Yet, lucky for all of us, Kimball didn’t go far. Soon, he began work for Disney Imagineering bringing his own special blend of humor and imagination to a number of attractions for Walt Disney World. It was now the eighties, and Disney was under new management. Occasionally Ward would come to the Disney commissary for lunch. Of course, we had to get the scoop from Ward. What project would he tackle next, or was he looking to finally retire. As always, Ward said he would take on any job as long as it was fun. Kimball kept his word, and continued with the company until Imagineering, like so much of the Disney Company in recent times, simply wasn’t fun anymore.
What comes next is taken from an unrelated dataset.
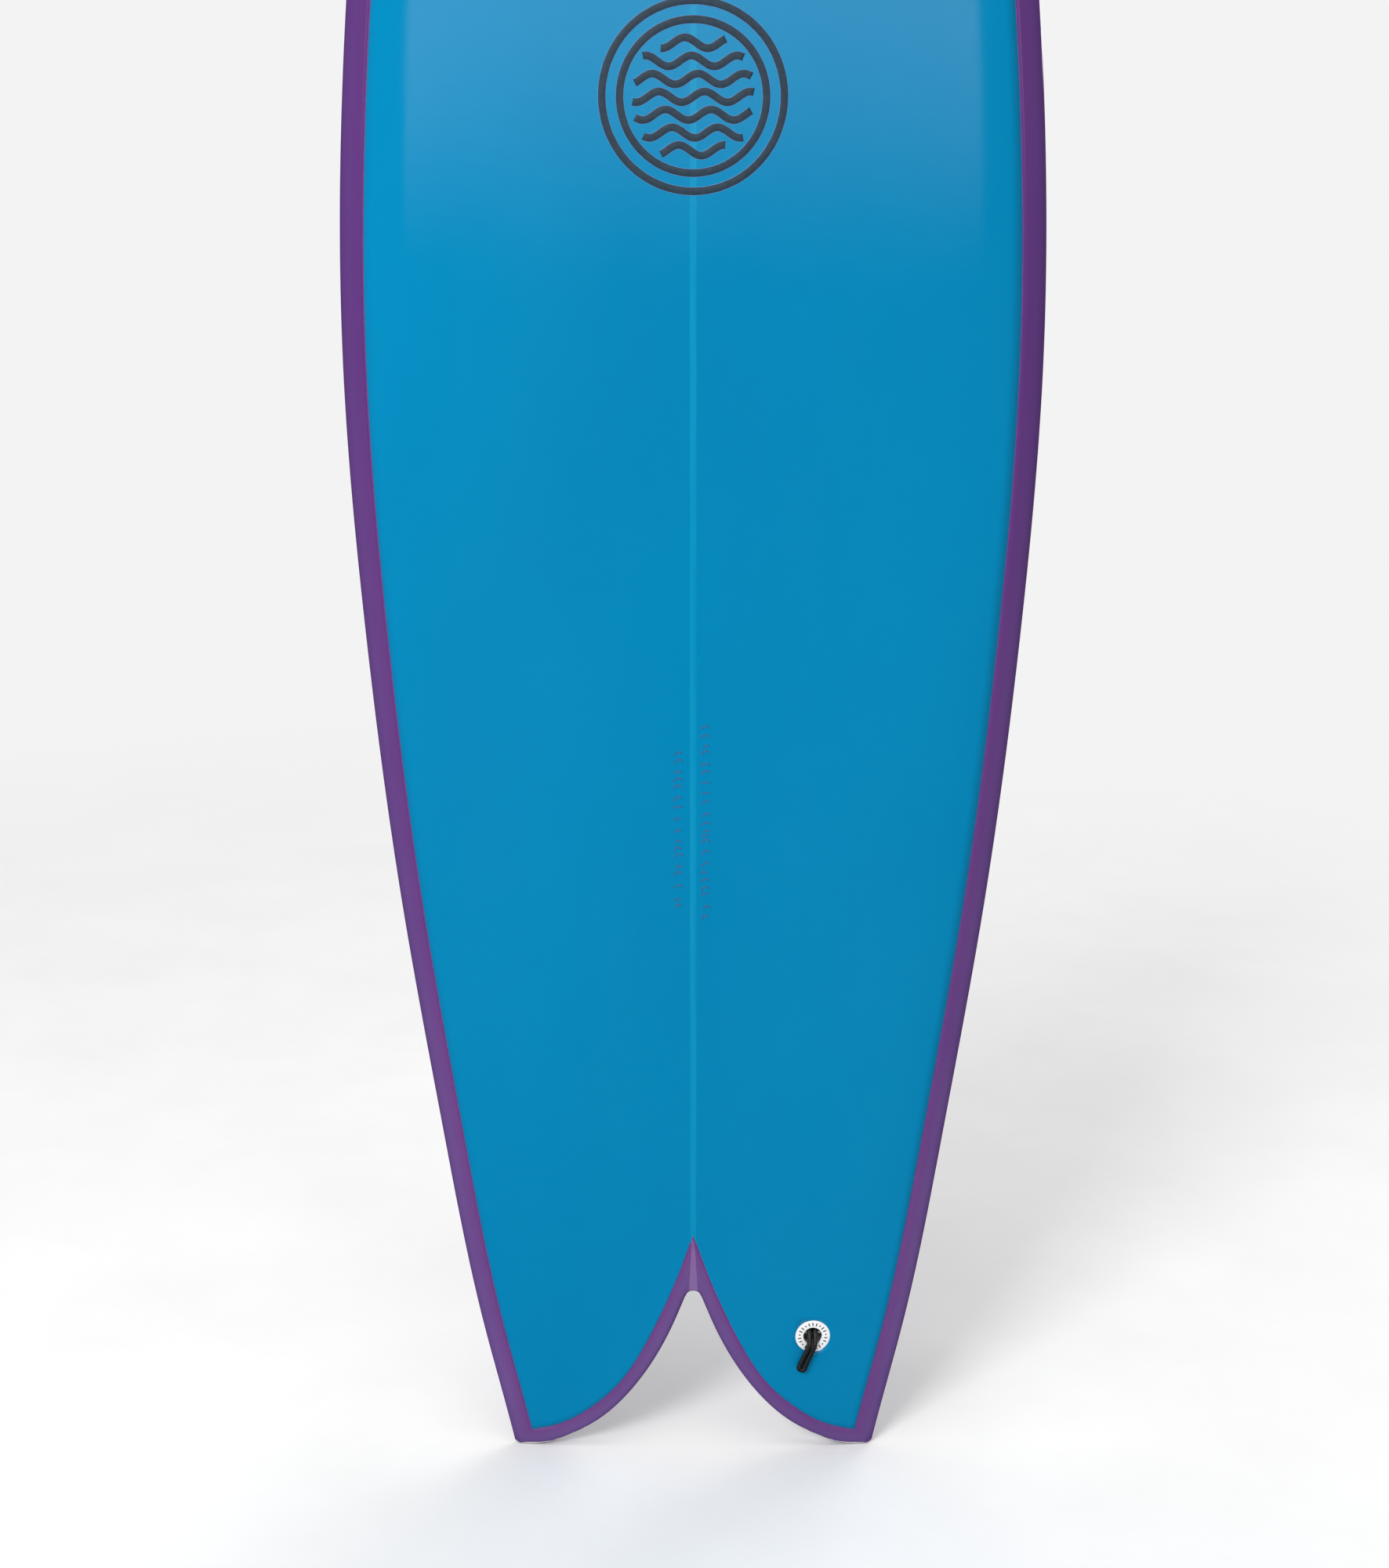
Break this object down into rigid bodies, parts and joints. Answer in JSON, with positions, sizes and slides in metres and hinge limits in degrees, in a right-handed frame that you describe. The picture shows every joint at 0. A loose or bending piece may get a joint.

In the new decade, Ward Kimball seemed to settle back and accept his title of “Disney Legend.” He made appearances at art shows, and lectured to a new generation of Disney animators. At one such affair, I spoke with Ward about the small aircraft that found itself in trouble over the San Gabriel Valley. Almost in cartoon fashion, the aircraft came crashing to earth in of all places, Ward Kimball’s front yard. This was a bizarre accident to be sure, yet somehow, typical of a normal day in Kimball’s life. In one of his last public appearances, Ward joined Frank Thomas and Ollie Johnston onstage at Walt Disney’s 100th Birthday party. Host, Leonard Maltin spoke of the wonderful, wild, wacky sequence that Kimball animated in, “The Three Caballeros.” Ward jumped to his feet and shouted, “I broke all the rules! I broke all the rules!” That pretty much sums up the life and career of Kimball.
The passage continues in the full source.